#### TASK OBJECTIVE
The data must be returned in full and exactly as given.

#### DATASET EXCERPT
#####

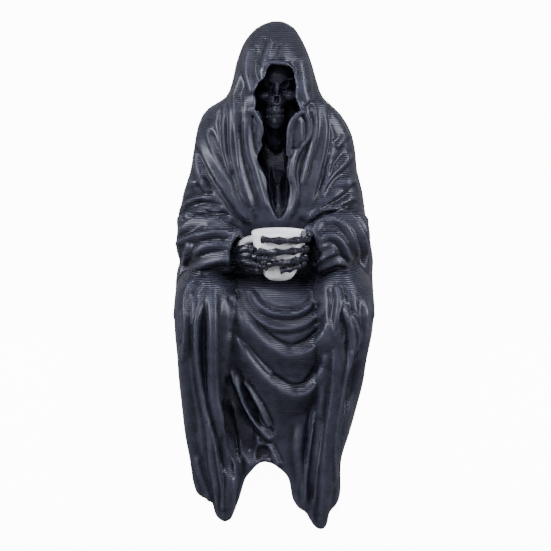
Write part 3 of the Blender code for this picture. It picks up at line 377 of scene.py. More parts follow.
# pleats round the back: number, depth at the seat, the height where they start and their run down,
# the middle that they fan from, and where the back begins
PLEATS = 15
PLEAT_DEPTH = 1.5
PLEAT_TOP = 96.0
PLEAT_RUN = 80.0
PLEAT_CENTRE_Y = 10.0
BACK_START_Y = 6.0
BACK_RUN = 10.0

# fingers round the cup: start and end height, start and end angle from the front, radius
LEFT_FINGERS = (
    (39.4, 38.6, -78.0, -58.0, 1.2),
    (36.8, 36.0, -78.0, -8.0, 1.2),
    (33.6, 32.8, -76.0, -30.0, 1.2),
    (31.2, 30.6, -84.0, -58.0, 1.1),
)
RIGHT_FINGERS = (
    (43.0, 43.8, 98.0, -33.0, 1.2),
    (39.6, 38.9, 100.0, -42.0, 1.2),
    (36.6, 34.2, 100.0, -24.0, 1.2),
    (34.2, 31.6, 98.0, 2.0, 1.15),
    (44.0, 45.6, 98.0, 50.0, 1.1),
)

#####

#### ANSWER FOR THIS EXERCISE
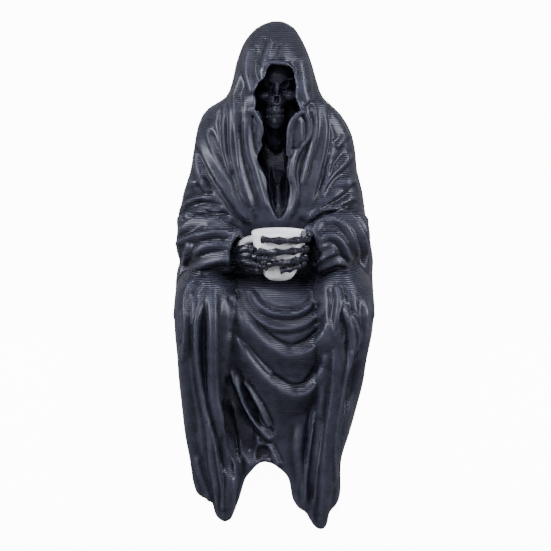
Write part 3 of the Blender code for this picture. It picks up at line 377 of scene.py. More parts follow.
# pleats round the back: number, depth at the seat, the height where they start and their run down,
# the middle that they fan from, and where the back begins
PLEATS = 15
PLEAT_DEPTH = 1.5
PLEAT_TOP = 96.0
PLEAT_RUN = 80.0
PLEAT_CENTRE_Y = 10.0
BACK_START_Y = 6.0
BACK_RUN = 10.0

# fingers round the cup: start and end height, start and end angle from the front, radius
LEFT_FINGERS = (
    (39.4, 38.6, -78.0, -58.0, 1.2),
    (36.8, 36.0, -78.0, -8.0, 1.2),
    (33.6, 32.8, -76.0, -30.0, 1.2),
    (31.2, 30.6, -84.0, -58.0, 1.1),
)
RIGHT_FINGERS = (
    (43.0, 43.8, 98.0, -33.0, 1.2),
    (39.6, 38.9, 100.0, -42.0, 1.2),
    (36.6, 34.2, 100.0, -24.0, 1.2),
    (34.2, 31.6, 98.0, 2.0, 1.15),
    (44.0, 45.6, 98.0, 50.0, 1.1),
)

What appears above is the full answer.